その土地の旅を楽しむためには、まず行先の異文化を知ることから。というわけで、旅を楽しむための異文化を知ってもらうシリーズ。
今回は、中国の現地事情についてご紹介します。
部屋にビールグラスがない!!
それは、中国の湖南省にある武陵源・鳳凰古城を巡るツアーでのこと。
武陵源という場所は、映画「アバター」のモデルになった場所ともいわれ、世界遺産にも登録されています。岩山の絶景が素晴らしく「アジアのグランドキャニオン」なんていわれることもあるところです。
鳳凰古城は、中国一美しい古城として世界遺産登録を目指しています。日中観光も良いですが、夜にはライトアップされた幻想的な世界が広がります。ベトナムのホイアンや、台湾の九份に心を奪われたという方はきっと満足いただけるところだと思うので、まだ行ったことがないという方はぜひ訪れてみてください。
そんな自然の絶景なので、当然、移動時間も長くなります。鳳凰古城の観光がツアー後半に設定されていたこともあり、その頃にはお客様の疲れもピークに。
ある夜、せめて寝る前に冷たいビールを一杯飲んでから眠ろうとしたお客様がいました。
すると、部屋にビールグラスがないと添乗員の部屋に連絡がきます。
「売店で買ってきたビールを飲みたいけれど、グラスがないんです」とのこと。冷たいグラスでグっと一杯が、何よりの楽しみだったようで、「できれば冷たいグラスがほしい」とのリクエストでした。
その旨を添乗員がスタッフに依頼するも、いつまでたっても届きません。
仕方なくフロントまで取りに行きましたが、ビール用の冷たいグラス…とはいかず、がっかり。

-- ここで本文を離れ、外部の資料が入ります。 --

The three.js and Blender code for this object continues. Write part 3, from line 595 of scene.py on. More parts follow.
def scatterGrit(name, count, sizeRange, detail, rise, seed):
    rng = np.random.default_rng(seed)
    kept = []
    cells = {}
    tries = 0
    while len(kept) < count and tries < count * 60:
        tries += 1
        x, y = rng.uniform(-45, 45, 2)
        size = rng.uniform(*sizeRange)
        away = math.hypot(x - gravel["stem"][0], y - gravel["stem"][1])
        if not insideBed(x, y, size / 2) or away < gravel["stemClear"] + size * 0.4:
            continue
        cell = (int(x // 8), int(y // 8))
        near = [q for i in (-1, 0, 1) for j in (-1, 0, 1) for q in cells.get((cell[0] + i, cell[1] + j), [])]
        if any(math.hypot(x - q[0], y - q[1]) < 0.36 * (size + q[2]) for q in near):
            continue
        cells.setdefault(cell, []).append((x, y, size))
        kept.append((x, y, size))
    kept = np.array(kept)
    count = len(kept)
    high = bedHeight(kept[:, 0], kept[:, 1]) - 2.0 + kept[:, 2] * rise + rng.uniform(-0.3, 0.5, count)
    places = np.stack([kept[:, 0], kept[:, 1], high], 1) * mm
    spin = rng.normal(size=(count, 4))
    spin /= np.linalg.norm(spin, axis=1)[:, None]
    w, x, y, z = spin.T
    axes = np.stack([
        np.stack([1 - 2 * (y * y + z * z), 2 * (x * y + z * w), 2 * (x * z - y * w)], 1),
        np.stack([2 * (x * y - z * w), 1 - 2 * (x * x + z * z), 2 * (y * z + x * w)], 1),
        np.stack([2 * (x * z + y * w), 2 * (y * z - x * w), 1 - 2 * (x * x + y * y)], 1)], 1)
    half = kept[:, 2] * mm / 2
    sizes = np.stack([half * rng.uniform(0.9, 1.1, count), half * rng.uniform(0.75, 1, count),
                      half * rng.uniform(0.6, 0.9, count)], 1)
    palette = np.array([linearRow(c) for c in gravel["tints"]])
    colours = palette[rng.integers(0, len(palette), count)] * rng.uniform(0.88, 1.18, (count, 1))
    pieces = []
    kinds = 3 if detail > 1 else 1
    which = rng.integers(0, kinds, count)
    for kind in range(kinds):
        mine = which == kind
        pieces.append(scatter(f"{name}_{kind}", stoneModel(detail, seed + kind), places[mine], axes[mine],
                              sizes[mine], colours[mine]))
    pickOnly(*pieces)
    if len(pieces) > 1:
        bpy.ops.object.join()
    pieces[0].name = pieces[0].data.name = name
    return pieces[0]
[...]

それなりにいいホテルであったのに、「冷えたグラスも用意されていない」と、そのお客様にとってあまりよくない印象になってしまいました。
そもそも中国では、冷たい飲み物はNG
実は、中国では東洋医学的な考えから「体を冷やすのは健康によくない」という考えが昔から定着しています。飲み物も白湯や温かいお茶を飲みのが普通、ビールも常温が当たり前です。

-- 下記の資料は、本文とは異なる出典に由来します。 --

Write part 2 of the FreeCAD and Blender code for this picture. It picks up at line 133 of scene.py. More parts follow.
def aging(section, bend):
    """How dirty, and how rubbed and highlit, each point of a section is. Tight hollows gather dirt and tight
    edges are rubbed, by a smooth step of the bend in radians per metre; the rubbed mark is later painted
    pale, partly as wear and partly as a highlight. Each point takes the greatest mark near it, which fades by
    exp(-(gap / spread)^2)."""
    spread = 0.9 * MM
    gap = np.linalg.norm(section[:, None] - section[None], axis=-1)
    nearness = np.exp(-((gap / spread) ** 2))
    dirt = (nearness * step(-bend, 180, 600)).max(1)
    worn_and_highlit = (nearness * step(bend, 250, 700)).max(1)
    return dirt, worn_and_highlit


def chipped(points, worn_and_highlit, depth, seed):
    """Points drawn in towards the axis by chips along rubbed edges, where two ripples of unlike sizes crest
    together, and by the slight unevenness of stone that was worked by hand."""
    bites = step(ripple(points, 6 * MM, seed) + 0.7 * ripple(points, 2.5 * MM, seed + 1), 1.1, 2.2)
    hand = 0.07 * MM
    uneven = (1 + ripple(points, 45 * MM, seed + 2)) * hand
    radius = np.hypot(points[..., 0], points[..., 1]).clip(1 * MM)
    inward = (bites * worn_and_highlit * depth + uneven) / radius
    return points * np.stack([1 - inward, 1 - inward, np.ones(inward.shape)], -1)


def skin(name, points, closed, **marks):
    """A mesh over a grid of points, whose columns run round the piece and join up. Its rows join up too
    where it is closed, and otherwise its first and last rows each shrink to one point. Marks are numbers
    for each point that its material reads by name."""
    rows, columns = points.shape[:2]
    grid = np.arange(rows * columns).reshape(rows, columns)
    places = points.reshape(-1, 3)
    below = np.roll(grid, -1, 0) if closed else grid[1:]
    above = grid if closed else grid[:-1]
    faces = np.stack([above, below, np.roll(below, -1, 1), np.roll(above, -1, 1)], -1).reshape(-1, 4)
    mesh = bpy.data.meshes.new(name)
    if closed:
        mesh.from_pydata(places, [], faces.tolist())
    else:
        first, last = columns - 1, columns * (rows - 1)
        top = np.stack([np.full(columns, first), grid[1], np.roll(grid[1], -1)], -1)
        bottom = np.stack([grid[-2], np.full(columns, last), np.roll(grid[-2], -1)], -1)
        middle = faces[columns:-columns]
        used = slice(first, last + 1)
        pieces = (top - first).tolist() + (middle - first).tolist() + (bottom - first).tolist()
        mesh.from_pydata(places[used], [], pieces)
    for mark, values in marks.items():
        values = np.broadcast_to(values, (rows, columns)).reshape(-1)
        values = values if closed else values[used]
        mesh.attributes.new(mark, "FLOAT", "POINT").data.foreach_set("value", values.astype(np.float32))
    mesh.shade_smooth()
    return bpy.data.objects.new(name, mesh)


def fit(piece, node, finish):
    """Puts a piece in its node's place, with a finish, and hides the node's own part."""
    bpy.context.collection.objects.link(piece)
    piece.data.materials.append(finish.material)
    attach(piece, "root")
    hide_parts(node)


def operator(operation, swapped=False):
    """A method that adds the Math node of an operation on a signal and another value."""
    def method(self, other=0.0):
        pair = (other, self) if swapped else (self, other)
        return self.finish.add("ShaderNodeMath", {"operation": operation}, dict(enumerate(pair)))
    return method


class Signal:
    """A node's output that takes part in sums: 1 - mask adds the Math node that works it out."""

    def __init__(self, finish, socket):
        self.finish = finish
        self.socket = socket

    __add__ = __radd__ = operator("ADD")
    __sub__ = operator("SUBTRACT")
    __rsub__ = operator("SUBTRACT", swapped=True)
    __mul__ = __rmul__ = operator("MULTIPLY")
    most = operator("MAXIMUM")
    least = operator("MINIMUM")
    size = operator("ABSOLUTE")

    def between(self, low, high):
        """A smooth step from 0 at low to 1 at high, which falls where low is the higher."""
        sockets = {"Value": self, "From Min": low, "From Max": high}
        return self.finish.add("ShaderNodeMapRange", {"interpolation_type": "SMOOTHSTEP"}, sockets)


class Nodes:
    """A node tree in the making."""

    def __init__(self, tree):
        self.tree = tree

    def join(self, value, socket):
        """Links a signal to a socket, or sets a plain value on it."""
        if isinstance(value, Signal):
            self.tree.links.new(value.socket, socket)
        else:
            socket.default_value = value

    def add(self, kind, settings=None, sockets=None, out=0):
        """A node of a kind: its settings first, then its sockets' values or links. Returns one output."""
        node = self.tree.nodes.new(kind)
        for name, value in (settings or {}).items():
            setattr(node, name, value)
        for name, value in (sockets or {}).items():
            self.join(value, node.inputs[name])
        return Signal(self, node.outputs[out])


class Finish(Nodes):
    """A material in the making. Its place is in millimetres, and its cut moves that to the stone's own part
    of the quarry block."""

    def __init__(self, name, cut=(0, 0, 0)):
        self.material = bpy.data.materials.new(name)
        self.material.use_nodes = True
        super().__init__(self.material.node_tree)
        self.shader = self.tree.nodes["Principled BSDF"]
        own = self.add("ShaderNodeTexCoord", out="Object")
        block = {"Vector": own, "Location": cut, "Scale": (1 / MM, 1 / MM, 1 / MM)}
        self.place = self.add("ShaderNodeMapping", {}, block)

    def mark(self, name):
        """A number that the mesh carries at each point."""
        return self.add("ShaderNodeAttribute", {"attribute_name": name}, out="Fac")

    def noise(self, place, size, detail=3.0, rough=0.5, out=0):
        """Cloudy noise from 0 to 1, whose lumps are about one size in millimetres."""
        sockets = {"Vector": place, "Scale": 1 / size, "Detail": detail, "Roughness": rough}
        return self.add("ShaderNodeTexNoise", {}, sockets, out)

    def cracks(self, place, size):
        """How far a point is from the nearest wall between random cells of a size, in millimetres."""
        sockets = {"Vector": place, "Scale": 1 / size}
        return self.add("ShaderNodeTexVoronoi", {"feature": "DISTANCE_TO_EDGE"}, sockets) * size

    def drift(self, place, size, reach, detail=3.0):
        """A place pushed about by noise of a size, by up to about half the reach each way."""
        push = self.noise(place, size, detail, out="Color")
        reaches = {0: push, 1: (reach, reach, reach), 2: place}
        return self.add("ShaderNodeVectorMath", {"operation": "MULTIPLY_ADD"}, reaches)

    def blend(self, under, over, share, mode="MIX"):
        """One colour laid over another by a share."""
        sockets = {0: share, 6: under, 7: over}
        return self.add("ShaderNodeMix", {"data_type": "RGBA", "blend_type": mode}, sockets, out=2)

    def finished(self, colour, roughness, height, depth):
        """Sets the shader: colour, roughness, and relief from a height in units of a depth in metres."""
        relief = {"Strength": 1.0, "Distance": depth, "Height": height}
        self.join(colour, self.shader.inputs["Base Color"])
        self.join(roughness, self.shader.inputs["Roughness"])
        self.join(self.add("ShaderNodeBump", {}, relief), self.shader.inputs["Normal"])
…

そのため、日本のようにキンキンに冷えたビールを飲む!という習慣はありません。
実際に冷たいものを飲んだり食べたりすると、すぐにお腹を壊してしまう中国人もいるのだとか。
もちろん、中国の人が冷たいものを全く飲まない・食べないわけではないですが、「身体に良くない」ということはわかっていながら、飲んだり食べたりしているということ。
日本に来る多くの中国人観光客の方が、日本の魔法瓶を絶賛して買っていくのもこの習慣があるから。本の魔法瓶はクオリティがいいと支持されていて、人気のお土産品のひとつなのです!
中国で「冷えたグラスに冷えたビール」はあり得ない!
日本人の感覚で言えば、喉か乾いたときに冷たいビールを飲むのは当たり前でおいしいものですよね。

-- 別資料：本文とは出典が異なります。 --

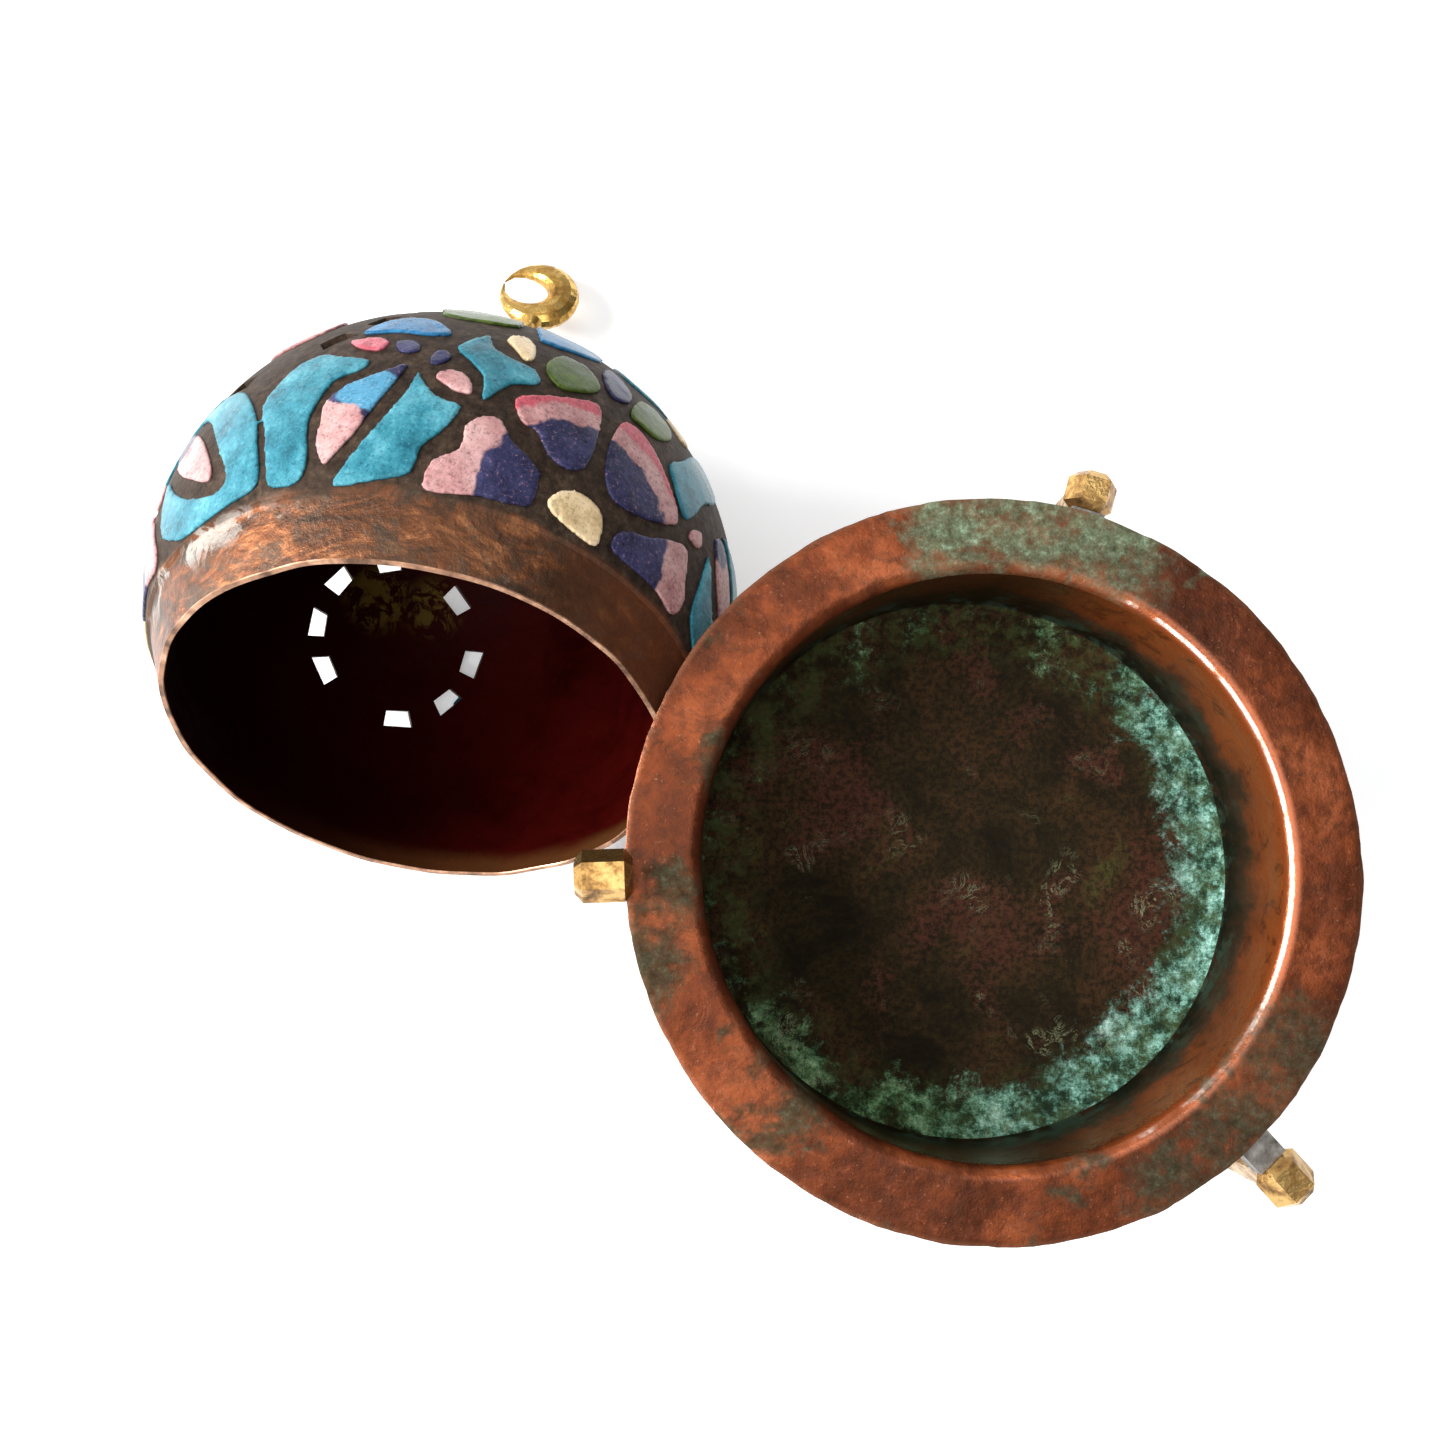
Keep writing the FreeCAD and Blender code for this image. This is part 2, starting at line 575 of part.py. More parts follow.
def make_all():
    make_pan()
    make_legs()
    laid = lid_placement()
    crown = dim("dome_centre") + dim("dome_radius")
    for item in [make_lid(), *make_enamel()]:
        item.Placement = laid.multiply(item.Placement)
    leaning = laid.multiply(lean(crown))
    for item in (make_stem(crown), make_washer(crown)):
        item.Placement = leaning
    crescent = make_crescent()
    tilt = Rotation(Vector(0, 1, 0), dim("crescent_lean"))
    seat = Placement(Vector(0, 0, crown + dim("finial_rise")),
                     tilt.multiply(Rotation(Vector(1, 0, 0), -dim("crescent_turn"))))
    crescent.Placement = leaning.multiply(seat)
    doc.recompute()


def check_and_write():
    for item in doc.Objects:
        if "Invalid" in item.State or "Error" in item.State:
            raise RuntimeError(f"{item.Label} failed: {item.State}")
    os.makedirs("parts", exist_ok=True)
    for item in SUB_PARTS:
        shape = item.Shape
        if shape.isNull() or not shape.isValid() or not shape.Solids:
            raise RuntimeError(f"{item.Label} has no sound shape")
        shape.exportStep(f"parts/{item.Label}.step")
        print(f"{item.Label}: {len(shape.Solids)} solids, {shape.Volume:.1f} mm3")


make_all()
check_and_write()
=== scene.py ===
"""Looks of the enamelled copper incense burner: hammered pan, enamelled lid, brass legs and finial."""
import math

import bpy
from mathutils import Euler, Matrix, Vector, noise


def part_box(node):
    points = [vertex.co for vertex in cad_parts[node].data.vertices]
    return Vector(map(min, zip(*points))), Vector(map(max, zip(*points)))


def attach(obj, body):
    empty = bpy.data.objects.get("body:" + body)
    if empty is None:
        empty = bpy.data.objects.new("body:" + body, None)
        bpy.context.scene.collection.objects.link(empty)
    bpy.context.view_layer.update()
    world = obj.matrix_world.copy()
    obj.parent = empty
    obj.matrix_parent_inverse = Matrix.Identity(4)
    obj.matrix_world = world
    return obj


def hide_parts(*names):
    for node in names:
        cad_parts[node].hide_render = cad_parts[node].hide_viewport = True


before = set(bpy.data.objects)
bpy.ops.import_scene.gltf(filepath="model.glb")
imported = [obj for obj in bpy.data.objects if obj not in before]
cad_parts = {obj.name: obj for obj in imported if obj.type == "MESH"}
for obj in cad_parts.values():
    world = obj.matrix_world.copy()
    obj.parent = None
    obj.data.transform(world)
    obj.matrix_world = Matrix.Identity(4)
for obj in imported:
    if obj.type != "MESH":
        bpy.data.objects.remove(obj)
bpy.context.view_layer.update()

MM = 0.001

# ---------------------------------------------------------------- places, from the frame
pan_low, pan_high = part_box("pan")
FLANGE_RADIUS = (pan_high[0] - pan_low[0]) / 2
FLANGE_TOP = pan_high[2]
SHEET = 1.0 * MM
WELL_RADIUS = 47.4 * MM
FLOOR_CORNER = 3.0 * MM
LIP = 2.4 * MM                           # rounding between wall and flange
TABLE = min(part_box(f"leg_{name}")[0][2] for name in ("back", "left", "front"))

DOME_RADIUS = 51.0 * MM
DOME_CENTRE = 30.2 * MM                  # above the mouth
MOUTH_RADIUS = 42.4 * MM
COLLAR_HEIGHT = 9.6 * MM
CROWN_HOLE = 2.0 * MM
GROUND = 0.5 * MM                        # height of the dark ground between the enamel cells
ENAMEL = 1.0 * MM
LID_DIP = math.radians(31.5)
LID_HEADING = math.radians(83.0)
LID_ACROSS = -95.0 * MM
LID_BACK = 21.0 * MM

CROWN_WAY = Vector((math.cos(LID_DIP) * math.cos(LID_HEADING),
                    math.cos(LID_DIP) * math.sin(LID_HEADING), -math.sin(LID_DIP)))
TOP_WAY = (Vector((0, 0, 1)) - CROWN_WAY * CROWN_WAY.z).normalized()
SIDE_WAY = CROWN_WAY.cross(TOP_WAY)
LID_TURN = Matrix((TOP_WAY, SIDE_WAY, CROWN_WAY)).transposed()
LID_LEVEL = TABLE + DOME_RADIUS + ENAMEL + DOME_CENTRE * math.sin(LID_DIP)
MOUTH_CENTRE = Vector((LID_ACROSS, LID_BACK, LID_LEVEL))
LID_PLACE = Matrix.Translation(MOUTH_CENTRE) @ LID_TURN.to_4x4()
LID_SPIN = LID_TURN.to_euler("XYZ")

ROSETTES = (-38.0, 82.0, 202.0)          # degrees round the lid
ROSETTE_LATITUDE = 29.0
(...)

ただ中国では、冷えたビール、さらには冷えたグラスで飲むのはあり得ないこと(笑)。現地の人にしてみれば、そんな健康に良くないことをするなんて・・という感覚なのです。
そのため、ホテルのランクがいいから当たり前にビール用のグラスがある、冷えたグラスも用意してくれる訳ではありません。北京オリンピック以降、外国人相手にしているホテルでは、こうした文化の違いは認識していますが、すべてが対応できるように準備しているというわけではありません。特に古いホテルの冷蔵庫だと、温度も低く設定されていないどころか、コンセントが抜けていることもあります。
冷えたビールを飲むためのチェック事項!
それでもどうしても冷たいビールや飲み物が飲みたい!と思ったら、事前にチェックしておくのがおすすめです。
まずホテルの部屋に入って冷蔵庫があったら、電源が入っているか&温度設定が弱くなっていないか確認しましょう。
そして、冷えたビールが飲みたい場合は、売店などで冷えている缶ビールを買って、そのまま飲みましょう。
現地の当たり前を知って、旅を楽しく!
もし売っていなかったり、用意してもらえなかったら…もうそこは中国の現地流にのるのが一番です。
現地の人にならって、常温のビールや温かい飲み物だけで過ごしてみると、意外と体調が良くなって、旅が快適に過ごせるかもしれませんよ!